Já nos jogos populares, criados e recriados à margem das cortes, o Valete começou a ganhar importância. Por vezes por conveniência do jogo, por outras como afirmação lúdica de que a esperteza vale mais do que a linhagem. É o caso da nossa sueca, onde o Valete de paus — o temido “Zé-Pequeno” — se sobrepõe a qualquer Dama.

Ou do truco sul-americano, nascido nos bairros e nas praças, onde o Valete serve para blefes e truques malandros.

Em certos jogos do Norte de Portugal, chamava-se “dama velha” à Dama de paus, carta tida como fraca, ultrapassável por qualquer figura mais vivaça. A Dama, símbolo do protocolo, perde assim para o Valete, símbolo da astúcia.

Dois jogos em particular ajudaram a eternizar essas dinâmicas simbólicas: a Canastra e o Bridge. A primeira, de origem sul-americana, chegou a Portugal nas décadas de 50 e 60 e encontrou terreno fértil nos navios da Marinha portuguesa. Era fácil de aprender, ocupava o tempo morto das longas travessias e fomentava companheirismo e estratégia. Em muitos navios da Armada, oficiais e sargentos passavam horas a fio em torneios informais de Canastra, com folhas de pontuação coladas nos camarotes. Ainda hoje, em clubes náuticos e lares de antigos combatentes, há quem jogue Canastra como quem recita uma oração antiga — com o ritmo de quem já viu mar alto e sabe o valor de um par bem jogado.

Já o Bridge, nascido das evoluções do Whist, foi desde cedo o jogo predileto da elite militar e diplomática britânica. Entre os oficiais da Royal Navy, tornou-se quase uma disciplina auxiliar: jogado a bordo de cruzadores, em salões de estado, em estações coloniais ou clubes de oficiais espalhados pelo Império. Não era apenas passatempo — era treino mental, etiqueta, contenção emocional e arte estratégica. No auge da presença britânica no Mediterrâneo e no Índico, havia capitães que preferiam perder uma batalha do que uma partida de Bridge. Na Marinha portuguesa, embora menos difundido, o Bridge também foi praticado em certos círculos mais formais, com particular incidência entre oficiais do Estado-Maior e diplomatas navais.

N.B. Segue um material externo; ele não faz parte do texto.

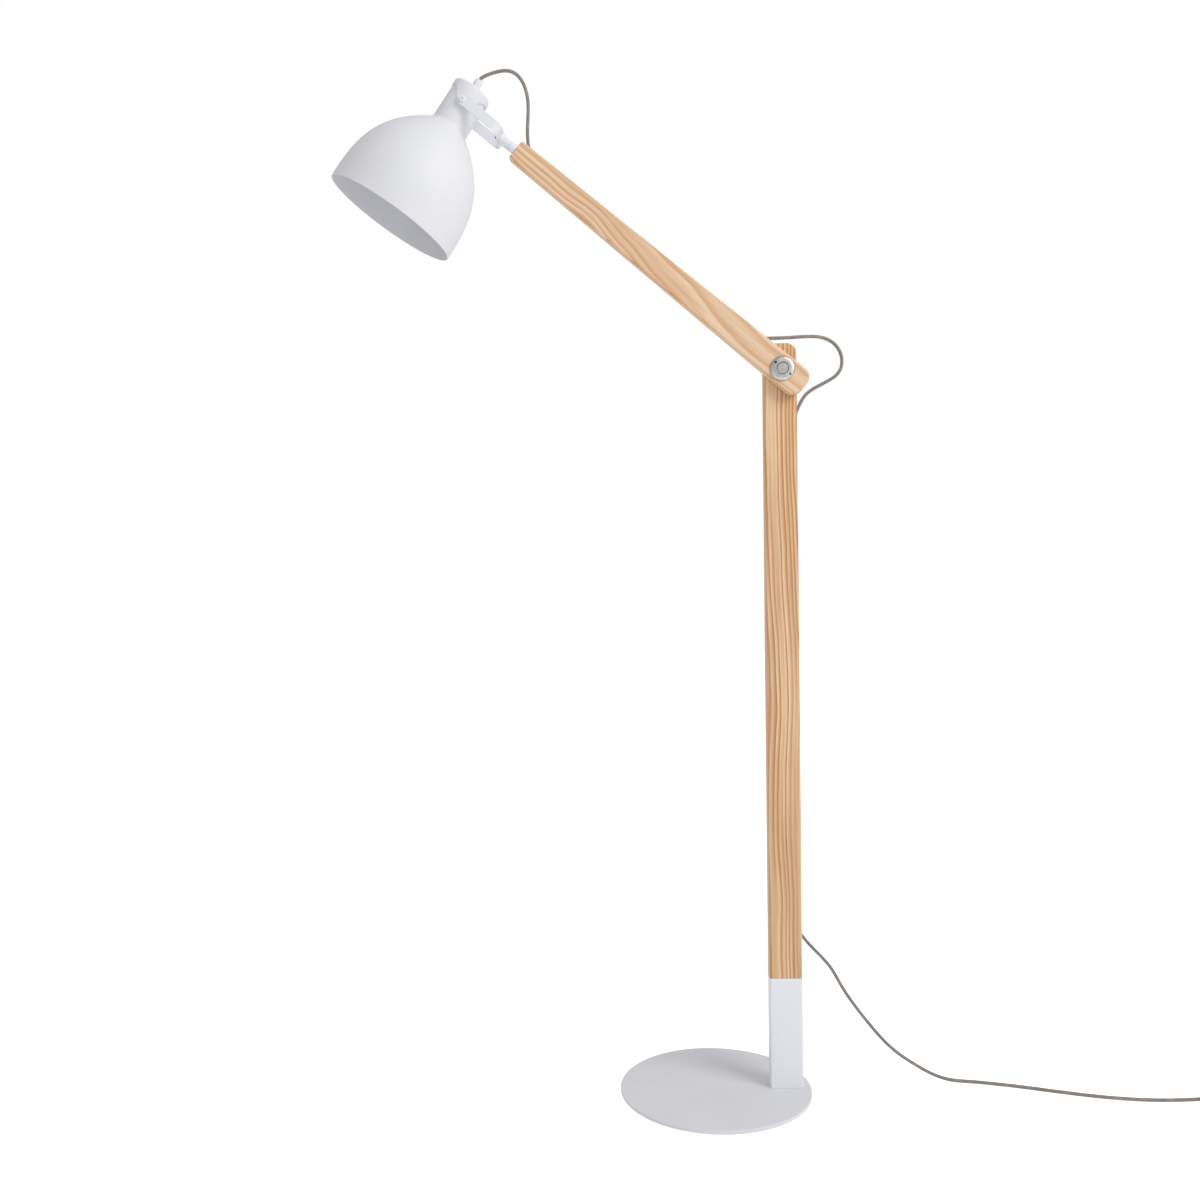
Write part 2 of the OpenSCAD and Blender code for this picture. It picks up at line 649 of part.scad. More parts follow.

Menos conhecida é a razão matemática por trás da estrutura do baralho francês: 52 cartas para as 52 semanas do ano, quatro naipes para as quatro estações, 13 cartas por naipe como as 13 luas cheias anuais. E até nas figuras há ecos clássicos: a Dama de espadas representava Palas Atena, deusa grega da sabedoria; o Valete de ouros, Hector, herói de Tróia. Nada disto é acaso. As cartas são também, no seu silêncio colorido, um compêndio de mitologias disfarçadas de lazer.

Há quem pense que as cartas são apenas um passatempo de Verão, mas isso é uma meia verdade. Os jogos transportam história, transmitem valores, guardam ecos de épocas em que o Rei não era apenas uma figura de papel.

Quando, neste Verão, embaralhar um baralho e distribuir cartas com amigos ou familiares, repare bem: a Dama está acima do Valete? Ou será que, ali à mesa da esplanada, o Valete já ganhou o trono por astúcia?

Pode parecer só um jogo — mas há muito mais escondido entre as cartas.